Prof. Richard Kingsford says the team has been waiting for the rains to make this reintroduction possible. “Now we have everything in place, with a great team on the ground to maximise our learnings of these reintroductions in the restoration of this desert ecosystem,” he says.

The mulgaras’ release is the first of seven mammal species to be reintroduced to the Wild Deserts site, as part of the NSW Government’s wider Saving our Species program (SOS). Future species releases will include greater bilby, burrowing bettong, western quoll and western barred bandicoot.

NSW Environment Minister Matt Kean welcomed the historic release of crest-tailed mulgaras into a large, feral predator free area in Sturt National Park.

“Australia has the worst mammal extinction rate in the world.  The NSW Government is turning back this tide of extinctions by reintroducing 13 threatened mammal species into a network of secure feral predator-free areas in which populations of animals like the mulgara can again thrive.

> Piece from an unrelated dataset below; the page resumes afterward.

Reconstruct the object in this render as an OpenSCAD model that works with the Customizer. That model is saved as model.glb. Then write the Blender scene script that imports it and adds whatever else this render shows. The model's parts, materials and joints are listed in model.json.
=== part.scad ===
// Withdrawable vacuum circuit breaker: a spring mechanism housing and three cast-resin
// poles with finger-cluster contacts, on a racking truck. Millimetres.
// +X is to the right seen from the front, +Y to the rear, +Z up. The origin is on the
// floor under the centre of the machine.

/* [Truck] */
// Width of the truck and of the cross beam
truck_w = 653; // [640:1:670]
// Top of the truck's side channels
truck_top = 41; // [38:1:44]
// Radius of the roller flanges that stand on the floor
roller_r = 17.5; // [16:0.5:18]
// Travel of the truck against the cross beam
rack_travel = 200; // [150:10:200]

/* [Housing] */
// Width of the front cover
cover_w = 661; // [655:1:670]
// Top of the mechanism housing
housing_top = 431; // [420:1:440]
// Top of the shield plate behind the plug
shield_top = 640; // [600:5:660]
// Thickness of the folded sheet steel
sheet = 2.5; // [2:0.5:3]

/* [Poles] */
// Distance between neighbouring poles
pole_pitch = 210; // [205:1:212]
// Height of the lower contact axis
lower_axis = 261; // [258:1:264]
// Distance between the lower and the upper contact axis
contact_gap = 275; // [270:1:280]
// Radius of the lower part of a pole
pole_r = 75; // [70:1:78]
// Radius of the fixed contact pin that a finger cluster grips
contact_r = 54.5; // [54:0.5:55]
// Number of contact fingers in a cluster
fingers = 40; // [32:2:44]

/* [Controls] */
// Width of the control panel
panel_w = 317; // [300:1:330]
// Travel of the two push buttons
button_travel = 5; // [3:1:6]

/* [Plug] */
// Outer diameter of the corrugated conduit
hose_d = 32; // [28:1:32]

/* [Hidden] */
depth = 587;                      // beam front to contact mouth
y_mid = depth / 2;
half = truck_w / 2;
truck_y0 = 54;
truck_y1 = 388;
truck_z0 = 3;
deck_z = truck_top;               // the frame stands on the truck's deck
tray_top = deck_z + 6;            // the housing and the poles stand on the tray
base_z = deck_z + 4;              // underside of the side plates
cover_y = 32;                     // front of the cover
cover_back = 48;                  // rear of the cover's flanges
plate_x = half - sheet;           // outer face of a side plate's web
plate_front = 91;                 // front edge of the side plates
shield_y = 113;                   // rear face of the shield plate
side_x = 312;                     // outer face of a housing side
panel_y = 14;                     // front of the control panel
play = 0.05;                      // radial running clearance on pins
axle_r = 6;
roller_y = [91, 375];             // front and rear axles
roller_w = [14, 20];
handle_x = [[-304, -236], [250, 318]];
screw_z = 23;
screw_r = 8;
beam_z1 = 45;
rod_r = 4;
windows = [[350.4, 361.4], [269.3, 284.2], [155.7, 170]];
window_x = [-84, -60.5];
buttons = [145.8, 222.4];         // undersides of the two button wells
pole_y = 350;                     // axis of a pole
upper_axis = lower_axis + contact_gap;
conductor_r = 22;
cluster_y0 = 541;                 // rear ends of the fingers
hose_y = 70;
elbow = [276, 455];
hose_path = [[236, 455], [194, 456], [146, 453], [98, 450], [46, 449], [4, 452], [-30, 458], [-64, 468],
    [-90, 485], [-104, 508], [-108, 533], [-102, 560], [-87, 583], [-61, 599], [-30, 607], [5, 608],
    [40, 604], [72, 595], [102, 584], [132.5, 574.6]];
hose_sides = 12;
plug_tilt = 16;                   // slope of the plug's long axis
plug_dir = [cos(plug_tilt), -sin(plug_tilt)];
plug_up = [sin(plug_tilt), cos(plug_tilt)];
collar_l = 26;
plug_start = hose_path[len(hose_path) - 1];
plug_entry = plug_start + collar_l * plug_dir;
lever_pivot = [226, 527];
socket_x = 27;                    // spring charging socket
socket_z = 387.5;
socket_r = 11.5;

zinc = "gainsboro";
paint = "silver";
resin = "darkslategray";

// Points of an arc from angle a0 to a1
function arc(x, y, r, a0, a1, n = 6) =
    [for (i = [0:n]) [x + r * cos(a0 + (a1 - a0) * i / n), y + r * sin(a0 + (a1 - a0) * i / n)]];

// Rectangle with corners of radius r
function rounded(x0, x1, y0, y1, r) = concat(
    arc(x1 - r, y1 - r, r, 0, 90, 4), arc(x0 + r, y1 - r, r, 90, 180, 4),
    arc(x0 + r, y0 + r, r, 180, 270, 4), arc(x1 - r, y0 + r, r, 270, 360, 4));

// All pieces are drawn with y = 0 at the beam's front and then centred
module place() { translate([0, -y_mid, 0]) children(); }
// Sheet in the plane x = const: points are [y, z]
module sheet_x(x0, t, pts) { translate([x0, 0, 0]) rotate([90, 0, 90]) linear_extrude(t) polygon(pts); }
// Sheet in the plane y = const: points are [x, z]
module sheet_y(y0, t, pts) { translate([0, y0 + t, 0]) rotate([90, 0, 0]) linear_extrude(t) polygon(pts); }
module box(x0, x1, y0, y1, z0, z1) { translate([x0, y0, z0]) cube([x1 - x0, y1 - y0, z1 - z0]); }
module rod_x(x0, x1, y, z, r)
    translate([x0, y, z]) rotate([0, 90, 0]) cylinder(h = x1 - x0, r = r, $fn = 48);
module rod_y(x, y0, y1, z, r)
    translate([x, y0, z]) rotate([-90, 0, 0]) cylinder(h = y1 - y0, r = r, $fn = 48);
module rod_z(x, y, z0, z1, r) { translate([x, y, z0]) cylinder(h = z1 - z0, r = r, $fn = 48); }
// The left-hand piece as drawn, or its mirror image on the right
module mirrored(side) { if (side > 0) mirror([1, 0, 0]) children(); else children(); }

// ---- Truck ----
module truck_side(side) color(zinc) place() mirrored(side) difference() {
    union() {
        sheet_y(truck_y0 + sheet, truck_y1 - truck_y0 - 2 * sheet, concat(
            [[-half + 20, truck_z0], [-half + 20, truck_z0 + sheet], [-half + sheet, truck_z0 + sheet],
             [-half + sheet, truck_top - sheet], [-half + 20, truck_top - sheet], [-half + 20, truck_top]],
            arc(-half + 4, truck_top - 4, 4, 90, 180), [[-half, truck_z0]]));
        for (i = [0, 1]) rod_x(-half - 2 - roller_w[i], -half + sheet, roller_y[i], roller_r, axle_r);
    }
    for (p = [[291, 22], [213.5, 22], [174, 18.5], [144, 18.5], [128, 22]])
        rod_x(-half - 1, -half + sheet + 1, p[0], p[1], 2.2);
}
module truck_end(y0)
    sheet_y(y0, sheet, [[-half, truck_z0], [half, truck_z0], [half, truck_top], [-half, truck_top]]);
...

“Small marsupials like the crest-tailed mulgara have borne the brunt of feral cat predation, which wipes out 1.4 billion native animals every year across Australia,” Minister Kean said.

“This is the first ever translocation of crest-tailed mulgara. It’s exciting to be re-establishing this animal back in NSW through a partnership between UNSW’s Wild Deserts and the NSW National Parks and Wildlife Service.

“As a micro-predator, the Mulgara plays a critical ecological role.  This project is not just about saving the mulgara, it is also about helping to restore the health of the desert ecosystems in Sturt National Park,” Minister Kean said.